In 2001, with RSA in full command, SMC began its major expansion and diversification. It acquired Pure Foods Corp., renamed it San Miguel Pure Foods Company, Inc. It made SMC the undisputed food manufacturing company, the leanest, most efficient, lowest cost and most integrated food manufacturing conglomerate.
Through the Pure Foods acquisition, San Miguel entered the flour business and expanded its presence in feeds, poultry and processed meats, the latter through the Purefoods Hormel Company Inc., a joint venture with Hormel Foods International. In 2003, San Miguel acquired a hog farming, feeds and processed meats business in Vietnam. In 2004, San Miguel Pure Foods relaunched Magnolia milk and ice cream and debuted in the coffee industry via a joint venture with Super Coffeemix Manufacturing Ltd. in 2005. In 2013, SMC completed construction of the Golden Bay Grain Terminal, a world-class, efficient, fully-automated grain terminal.

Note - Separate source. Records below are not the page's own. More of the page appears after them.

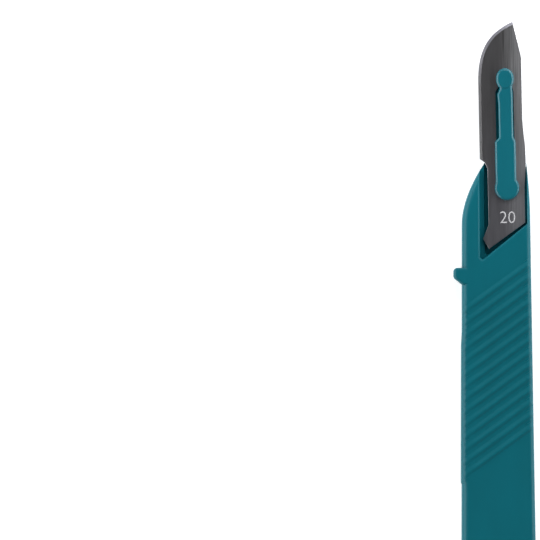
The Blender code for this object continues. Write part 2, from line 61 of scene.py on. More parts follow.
# %% [markdown]
# ## Two frames of reference
#
# The handle lies along Y with its tail towards -Y, and its back face is at a height of zero. The
# blade doesn't sit quite in line with it: it leans by less than a degree. Drawing the blade, its
# slot and its boss in a frame of their own keeps their numbers simple, because there the slot runs
# straight up the v axis from the rear rivet head. One matrix carries a point from there to the
# handle. Writing turned coordinates by hand would also work, but every later change would have to
# be turned by hand too.

# %% The blade's own frame
REAR_HEAD = (2.22 * MM, 15.76 * MM)
FRONT_V = 21.74 * MM
BLADE_LEAN = math.radians(0.7)
BLADE_FRAME = Matrix.Translation((*REAR_HEAD, 0.0)) @ Matrix.Rotation(BLADE_LEAN, 4, "Z")


def on_handle(u, v):
    """A point of the blade's frame as x and y on the handle."""
    point = BLADE_FRAME @ Vector((u, v, 0.0))
    return (point.x, point.y)


print("front rivet head on the handle, in mm:", in_mm(on_handle(0.0, FRONT_V)))

# %% [markdown]
# ## Points and heights that both pieces share
#
# The handle is made round its blade: the nose follows the blade's heel, the pocket follows the
# tang, and the whole length is counted back from the tip. So the blade's corners are named before
# anything is drawn, in the blade's frame, and so are the heights at which the two pieces meet. A
# small gap of air stays above and below the blade, so that the two never share a face.

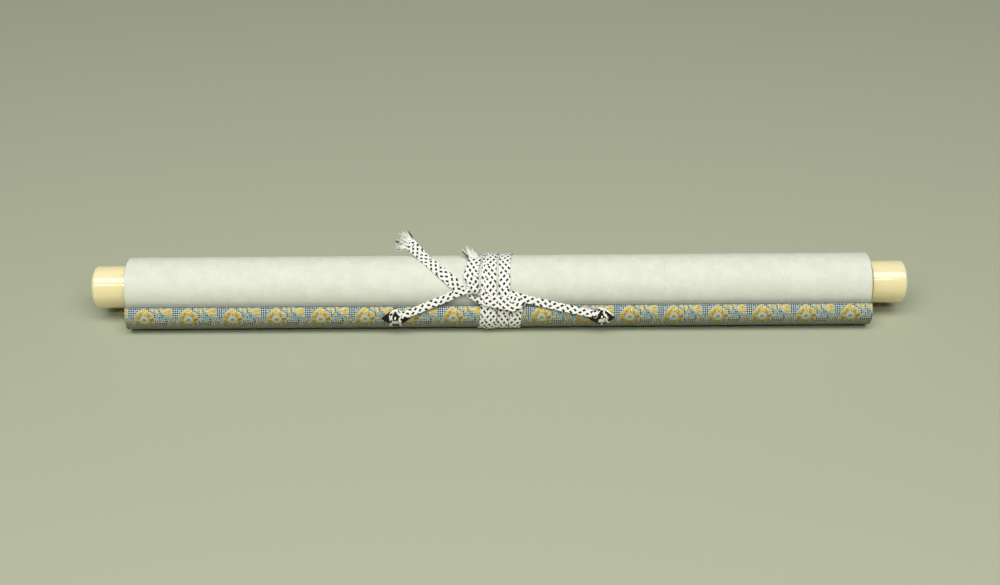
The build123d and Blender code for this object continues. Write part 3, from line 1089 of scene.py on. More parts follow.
class SharedGroup:
    """Node groups that more than one material or figure places, each built once."""

    @staticmethod
    def open(
        name: str, vectors: tuple[str, ...], numbers: tuple[str, ...], outputs: tuple[str, ...]
    ) -> tuple[Graph, object, object]:
        """Starts a group with named sockets.

        Args:
            name: The group's name.
            vectors: The inputs that take a vector.
            numbers: The inputs that take a number.
            outputs: The outputs, all numbers.

        Returns:
            The graph inside, the sockets of its inputs and those of its outputs.
        """
        tree = bpy.data.node_groups.new(name, "ShaderNodeTree")
        rows = ((vectors, "INPUT", "Vector"), (numbers, "INPUT", "Float"), (outputs, "OUTPUT", "Float"))
        for sockets, way, kind in rows:
            for socket in sockets:
                tree.interface.new_socket(socket, in_out=way, socket_type=f"NodeSocket{kind}")
        graph = Graph(tree)
        return graph, graph.node("NodeGroupInput").outputs, graph.node("NodeGroupOutput").inputs

    @staticmethod
    @cache
    def weave() -> Tree:
        """The braid's dashes and relief from metres along and across it, as Weave says."""
        g, given, gives = SharedGroup.open("braid_weave", ("Place",), (), ("Dash", "Height"))
        along, across, _ = g.split(given["Place"])
        forward, sideways = g.times(along, 1 / Weave.LONG), g.times(across, 1 / Weave.WIDE)
        p, q = g.add(forward, sideways), g.less(forward, sideways)
        parity = g.math("FLOORED_MODULO", g.add(g.math("FLOOR", p), g.math("FLOOR", q)), 2.0)
        odd = g.math("GREATER_THAN", parity, 0.5)
        even = g.less(1.0, odd)
        cell_p, cell_q = g.math("FRACT", p), g.math("FRACT", q)
        side = g.add(g.times(even, cell_q), g.times(odd, cell_p))
        run = g.add(g.times(even, cell_p), g.times(odd, cell_q))
        ridge = g.math("POWER", g.math("SINE", g.times(side, np.pi)), Weave.RIDGE)
        crown = g.add(1 - Weave.CROWN, g.times(Weave.CROWN, g.math("SINE", g.times(run, np.pi))))
        g.put(g.times(ridge, crown), gives["Height"])
        slanted = g.add(along, g.times(across, Weave.BAND_SLANT))
        band = g.math("FLOORED_MODULO", g.math("FLOOR", g.times(slanted, 1 / Weave.BAND)), 2.0)
        masks = []
        for lines, run_at in (((p, q), 0.25), ((q, p), 0.75)):
            offs = [g.less(g.math("FRACT", g.times(line, 0.5)), at) for line, at in zip(lines, (run_at, 0.25))]
            reach = g.most(*(g.times(g.size(off), 2 / share) for off, share in zip(offs, Weave.DASH)))
            masks.append(g.ramp(reach, 0.86, 1.1, 1.0, 0.0))
        g.put(g.add(g.times(masks[0], g.less(1.0, band)), g.times(masks[1], band)), gives["Dash"])
        return g.tree

    @staticmethod
    @cache
    def flower() -> Tree:
        """A round flower about a middle: petals, the pale line round them, and the eye.

        A petal ends where the radius reaches 0.72 of the reach plus the rest times a root of the
        cosine of half the petals' angle, and starts at the ring. Everything is in millimetres.
        """
        numbers = ("Petals", "Reach", "Ring", "Eye", "Gap")
        g, given, gives = SharedGroup.open("flower", ("Place", "Middle"), numbers, ("Petal", "Line", "Eye"))
        x, y, _ = g.split(g.vector("SUBTRACT", given["Place"], given["Middle"]))
        radius = g.math("SQRT", g.add(g.times(x, x), g.times(y, y)))
        wave = g.size(g.math("COSINE", g.times(g.math("ARCTAN2", y, x), g.times(given["Petals"], 0.5))))
        edge = g.times(given["Reach"], g.add(0.72, g.times(0.28, g.math("POWER", wave, 0.35))))
        between = g.times(wave, radius, g.math("DIVIDE", 2.0, given["Petals"]))
        inside = g.ramp(g.less(radius, edge), -0.12, 0.12, 1.0, 0.0)
        beyond = g.ramp(g.less(radius, given["Ring"]), -0.1, 0.1)
        g.put(g.times(inside, beyond, g.math("GREATER_THAN", between, given["Gap"])), gives["Petal"])
        g.put(g.ramp(g.less(radius, edge), 0.45, 0.65, 1.0, 0.0), gives["Line"])
        stretched = g.math("SQRT", g.add(g.times(x, x, 0.55), g.times(y, y)))
        g.put(g.ramp(g.less(stretched, given["Eye"]), -0.12, 0.12, 1.0, 0.0), gives["Eye"])
        return g.tree

    @staticmethod
    @cache
    def leaf() -> Tree:
        """A bent pointed stroke: its half-width is a root of the sine along it, in millimetres."""
        vectors, numbers = ("Place", "Start", "Towards"), ("Length", "Width", "Bend")
        g, given, gives = SharedGroup.open("leaf", vectors, numbers, ("Leaf", "Line"))
        x, y, _ = g.split(g.vector("SUBTRACT", given["Place"], given["Start"]))
        to_x, to_y, _ = g.split(given["Towards"])
        reached = g.add(g.times(x, to_x), g.times(y, to_y))
        along = g.math("DIVIDE", reached, given["Length"])
        along = g.math("MINIMUM", g.math("MAXIMUM", along, 0.0), 1.0)
        rise = g.times(along, g.less(1.0, along), given["Bend"], 4.0)
        aside = g.less(g.less(g.times(y, to_x), g.times(x, to_y)), rise)
        ahead = g.less(reached, g.times(along, given["Length"]))
        away = g.math("SQRT", g.add(g.times(aside, aside), g.times(ahead, ahead)))
        half = g.times(given["Width"], g.math("POWER", g.math("SINE", g.times(along, np.pi)), 0.6))
        beyond = g.less(away, half)
        g.put(g.ramp(beyond, -0.12, 0.08, 1.0, 0.0), gives["Leaf"])
        g.put(g.ramp(beyond, 0.3, 0.5, 1.0, 0.0), gives["Line"])
        return g.tree

    @staticmethod
    @cache
    def mottle() -> Tree:
        """Slow and fine variation of a surface's tone, both about a middle of one half."""
        names = ("Slow", "Fine")
        g, given, gives = SharedGroup.open("mottle", ("Place",), tuple(f"{n} Size" for n in names), names)
        for name in names:
            g.put(g.noise(given["Place"], g.math("DIVIDE", 1.0, given[f"{name} Size"]), 4.0), gives[name])
        return g.tree


class Finish:
    """What all finishes share: a material with its shader and a graph to write in."""

    @staticmethod
    def start(name: str, roughness: float) -> tuple[Material, Graph, Node]:
        """A new material, its graph and its shader."""
        material = bpy.data.materials.new(name)
        material.use_nodes = True
        shader = material.node_tree.nodes["Principled BSDF"]
        shader.inputs["Roughness"].default_value = roughness
        return material, Graph(material.node_tree), shader

    @staticmethod
    def plain(name: str, colour: Tint, roughness: float) -> Material:
        """A material of one even colour, for the floor."""
        material, _, shader = Finish.start(name, roughness)
        shader.inputs["Base Color"].default_value = colour
        return material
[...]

In 2010, SMC acquired Petron Corp. RSA has spent $3 billion to make Petron Southeast Asia’s most efficient and most advanced oil refining and marketing company. Zero waste. Everything is sold. Petron supplies 40 percent of the country’s fuel needs.
In 2013, SMC bought the South Luzon Expressway toll business from its Indonesian owner, for P20 billion. RSA expanded SLEX business, sideways and vertically. Today, you think of SLEX as running from Santo Tomas Batangas to North EDSA mall. SMC Tollways has rights to build 4,000 kms of tollways in Luzon.
In 2024, SMC became the largest power producer, surpassing its competitors with 6,079.6 MW capacity and a 22.4 percent market share.
In 2024, it began to manage the Ninoy Aquino International Airport (NAIA). By 2025, says RSA, “the improvements we have made – from modernizing facilities to implementing more responsive passenger management systems – are being felt not only by travelers, but the country as a whole. For the first time, the country’s premier gateway has been awarded a global customer experience accreditation from Airports Council International. On top of this, NNIC has remitted over P57 billion to the national government in its first year alone.”
SMC has spent P2 billion dredging rivers.
By 2030, SMC’s P735-billion Bulacan AeroCity becomes operational.
In 1999, SMC revenues were only P76.62 billion, down 3.3 percent from P78.23 billion in 1998.
In 2025, SMC should register P1.4 trillion in net sales and P105 billion in profits. In the first nine months of 2025, SMC reported P1.09-trillion revenues and P78.64 billion in profits.
More than 70 percent of San Miguel’s P1.4-trillion revenues comes from RSA’s bold visioning and deft execution. In management prowess, political skills, people management and business strategy and execution, none, among the present crop of CEOs, can light a candle to Don Ramon.
“It has been – as with all the years that I have had the privilege of serving the company – a 2025 filled with purpose. Beyond delivering strong results and advancing our major projects, our company continues to make a real difference in the lives of many Filipinos,” says RSA.
SMC is strengthened by its focus efficiency and organic growth which “underpins our sustainability as a company (and) supports continued dividends.”
“Our investments will deliver meaningful returns – today and for many years to come”.
Yet for RSA, “real success is measured by the lives we uplift and the opportunities we create for Filipinos through projects that truly improve quality of life.”
Summing up what RSA has achieved, I say San Miguel’s business is nation building. RSA’s motto is love of country.